MHP Genel Başkanı Devlet Bahçeli partisinin grup toplantısında ki konuşmasında,

TRUMP'A: SENİN NE HADDİNE

"Anlaşılan odur ki ABD'nin Türkiye'yle bir sorunu vardır. Trump'ın gözünü nefret bürümüştür. Biz, zalimle gelen düğün bayram, ip inceldiği yerden kopacaksa varsın ki kopsun. Korkak her gün kahraman ise bir gün ölür. ABD başkanı yine şaşırmış, paylaştığı Twitter mesajı düşmanlık ötesidir. "Mahvederiz, 20 millik güvenlik bölge, Kürtler de provoke etmesin" diyor. Geçen hafta açıklamıştım ama demek ki kalın kafaları anlamamış. ABD başkanı PKK/PYD/YPG'yi Kürt kardeşlerimizin temsilcisi olarak görüyorsa, bu su katılmamış alçaklık, su götürmemiş küstahlıktır. Senin doların varsa Türk miletinin imanı var. Senin para baronların varsa, sermaye çetelerin hazırsa, bilesin ki Türk milletinin eğilmez başı bükülmez bileği var. Elinden geleni ardına koyma, ne biliyorsan onu yap. Senin tehditlerine tamam diyen senin gibi olsun, Türkiye'yi mahvetmek senin ne haddine... Bu saatten sonra Fırat'ın doğusuna girmek vatan borcumuzdur, milli namusun gereğidir."

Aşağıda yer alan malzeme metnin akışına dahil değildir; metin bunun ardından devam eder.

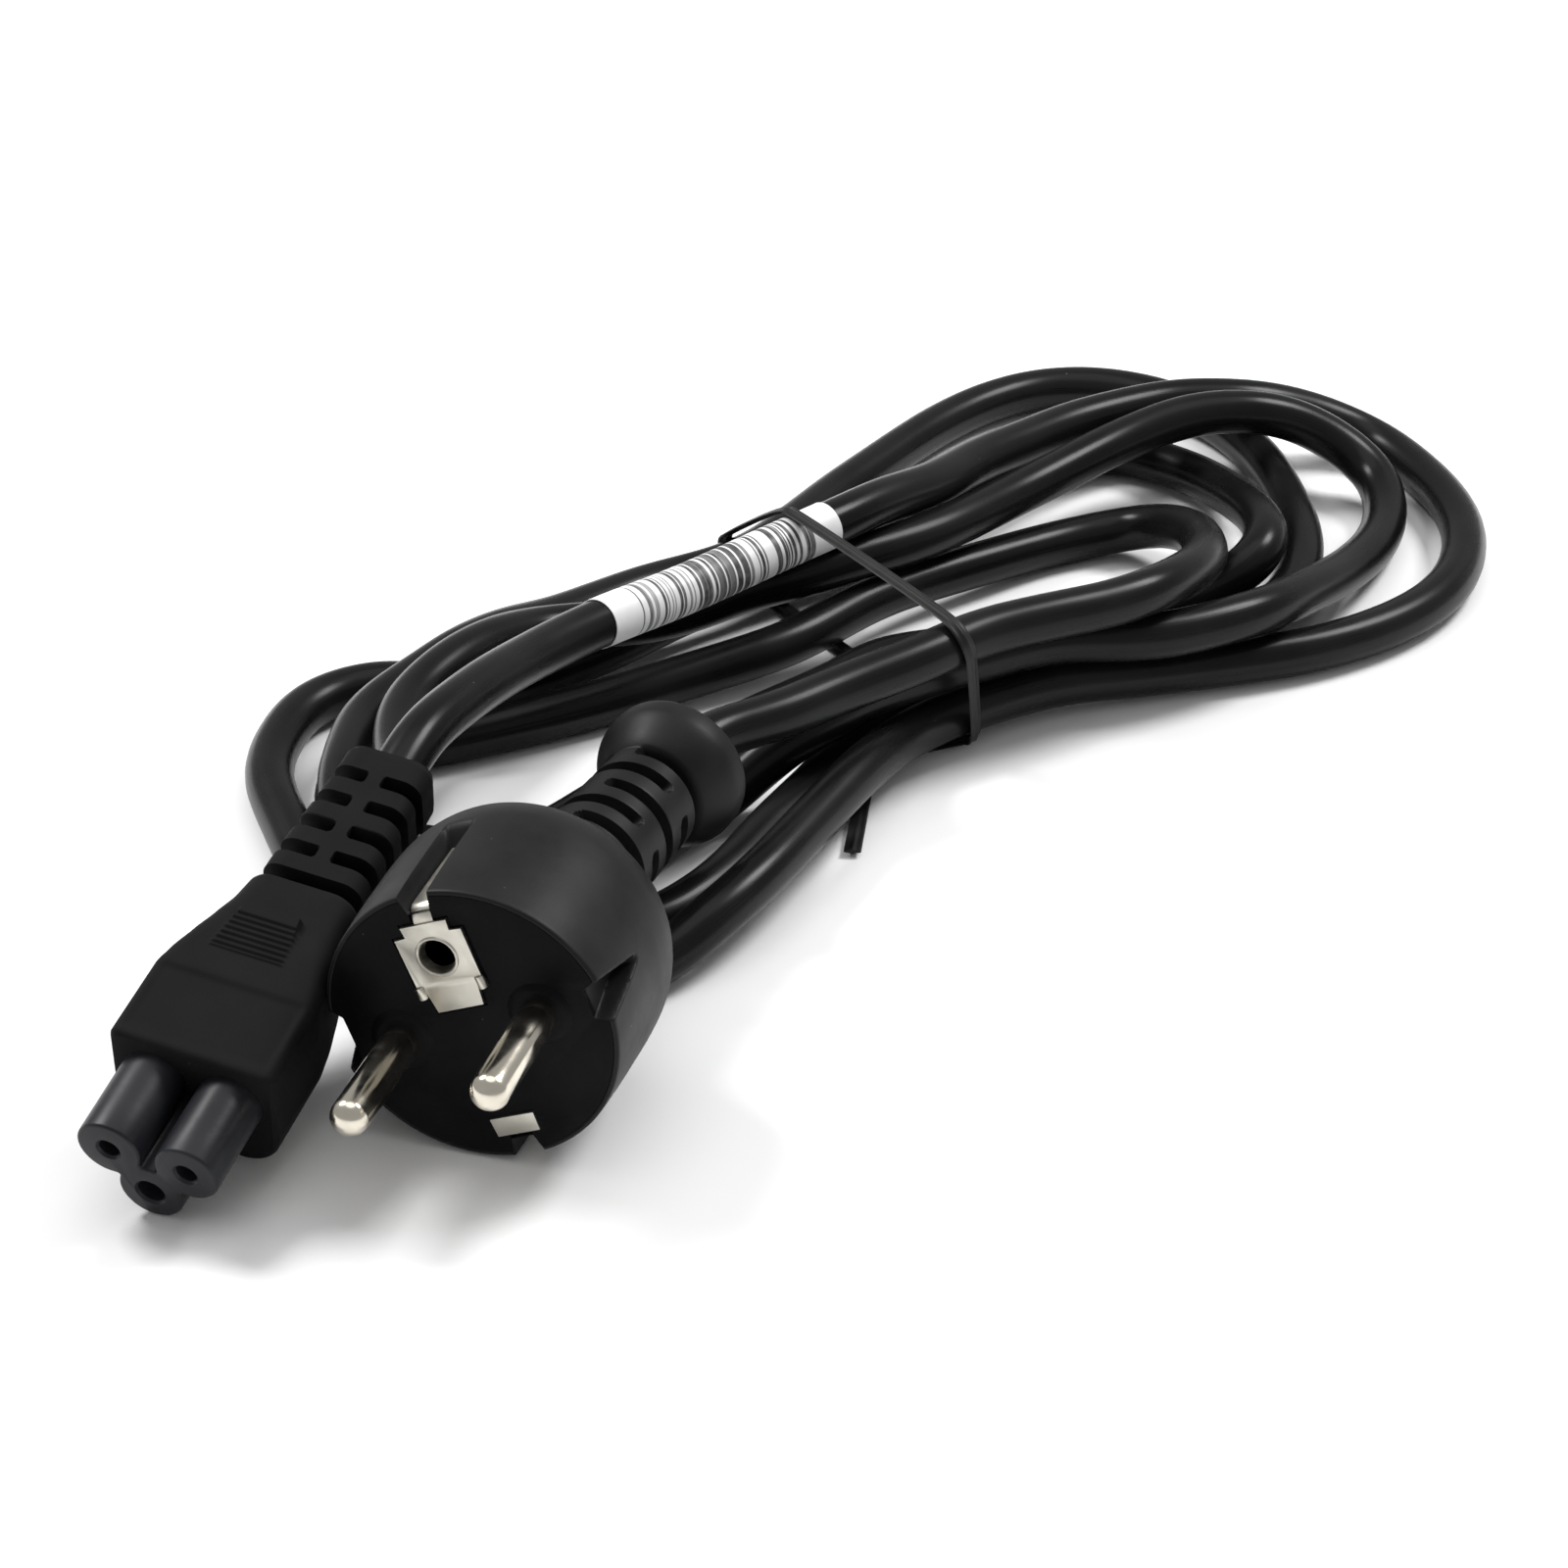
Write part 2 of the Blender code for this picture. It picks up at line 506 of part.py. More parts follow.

"Twitter bekçisi Mecnun'a diyorum ki hodri meydan, Türk milletinin kitabında ne kaçmak ne de korkmak yazmaktadır... Teröristleri Türkiye'ye tercih eden bir ABD başkanı yok hükmündedir. Trump'a diyorum ki; aç kalabiliriz, açıkta yaşayabilir, yoksul düşebiliriz, ekonomik kayıplara maruz kalabiliriz. Eğer size boyun eğersek, aman dilersek bize yazıklar olsun, hayat bize haram zıkkım olsun... "

"Kimseden emir ve izin almayız. Trump'ın tehditlerine boyun eğmek, yok olmak anlamına gelecektir... Bu aşamada hükümete diyorum ki, asla çekinmeyin, asla alttan almayın. Allah şahittir ki yanınzıda MHP, arkanızda millet, himaye eden yüce Allah'tır..."

MHP Lideri Bahçeli, Milli mücadelein en şiddetli günlerinde Mustafa Kemal'in Meclis kürsüsünde yaptığı tarihi konuşmayı hatırlatarak, "İşittim ki bazı arkadaşlar yoksulluğumuzu bahane ederek memleketlerine dönmek istiyorlarmış. Ben kimseyi zorla Milli Meclise davet etmedim. Herkes kararında hürdür, bunlara başkaları da katılabilirler. Ben bu kutsal davaya inanmış bir insan sıfatıyla buradan bir yere gitmemeye karar verdim. Hatta hepiniz gidebilirsiniz. Asker Mustafa Kemal mavzerini eline alır, fişeklerini göğsüne dizer, bir eline de bayrağı alır, bu şekilde Elmadağı’na çıkar, orada tek kurşunum kalana kadar vatanı müdafaa ederim. Kurşunlarım bitince bu aciz vücudumu bayrağıma sarar, düşman kurşunlarıyla yaralanır, temiz kanımı, kutsal bayrağıma içire içire tek başıma can veririm. Ben buna and içtim...” sözlerini hatırlatarak "Bizde bu vatan için bu millet için bu devlet için bekamız için ant içtik" dedi.